The ongoing push by Ohio Secretary of State Frank LaRose and state Rep. Brian Stewart, R-Pickaway, to make Ohio’s constitution more difficult to amend has stirred up controversy, and understandably so. Most Americans like democracy, so asking them to give some of it away is not an easy sell. LaRose initially claimed he was trying to protect Ohio’s constitution from “special interests” and “out-of-state activists.”  But as Stewart seemed to acknowledge weeks later, the real goal is to protect the Ohio constitution from certain kinds of Ohioans, including the majority of Ohioans who would likely support a state constitutional right to abortion.

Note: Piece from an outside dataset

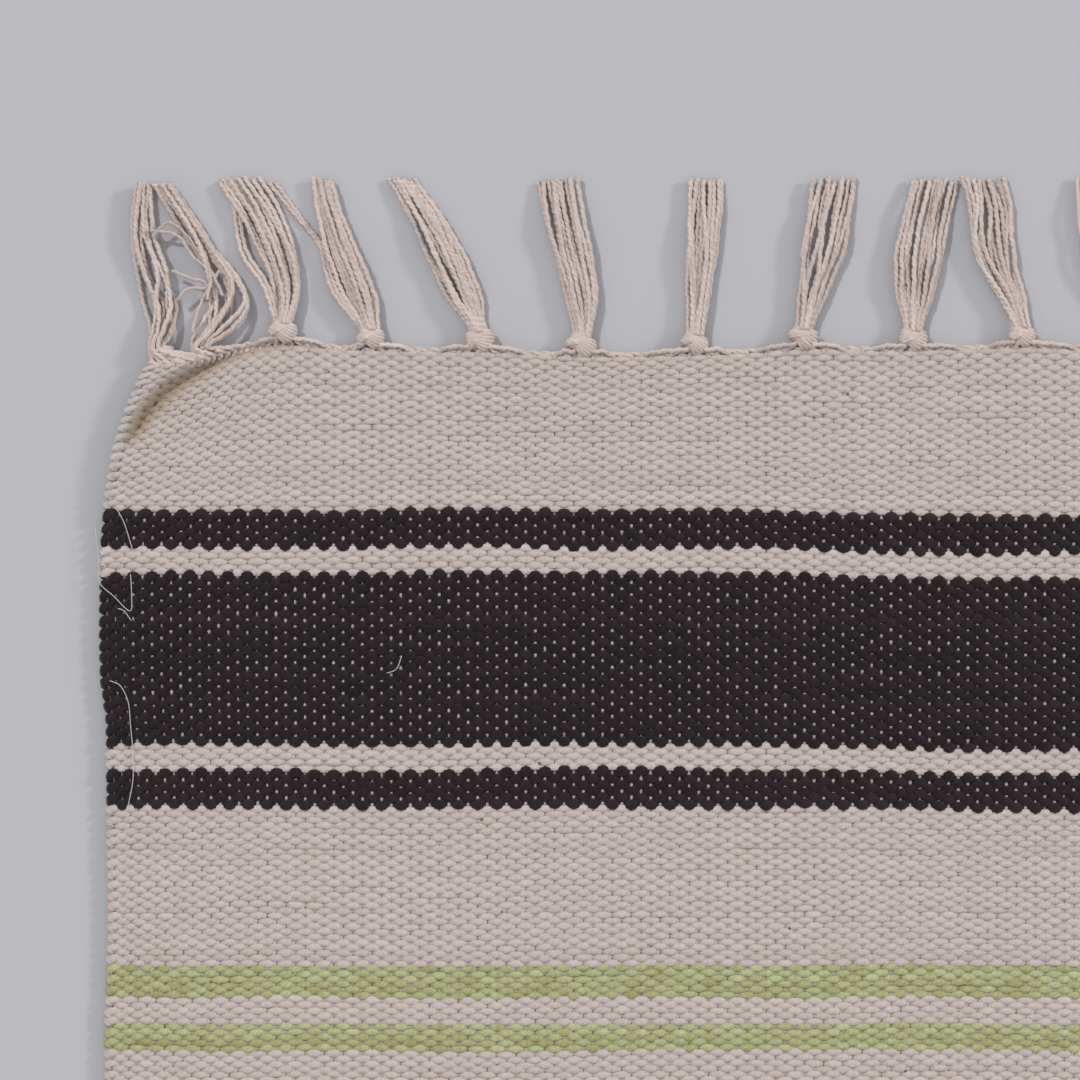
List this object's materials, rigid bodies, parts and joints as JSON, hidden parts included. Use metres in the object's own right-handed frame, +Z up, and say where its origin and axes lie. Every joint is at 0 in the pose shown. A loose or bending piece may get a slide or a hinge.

The clock ran out on the 134th General Assembly before Stewart could round up enough votes in the Ohio House to pass his plan, but he is now trying again with what one expert says is his worst version yet. House Democrats have gone to great lengths to try to stop this proposal, even working with dissident Republicans to elevate Rep. Jason Stephens, R-Lawrence, to the House speaker’s chair over the Republican caucus’s official nominee. Whether such efforts will succeed remains to be seen.

In this tug of war over Ohio’s constitution, it is worth noting that Ohio went down this road once before. For much of the 19th century, a supermajority requirement made the Ohio constitution very difficult to change. 

It didn’t go well. In fact, the supermajority requirement came to be so disliked that historian Charles B. Galbreath argued in his History of Ohio that the landmark 1912 Ohio constitutional convention might not have happened without it.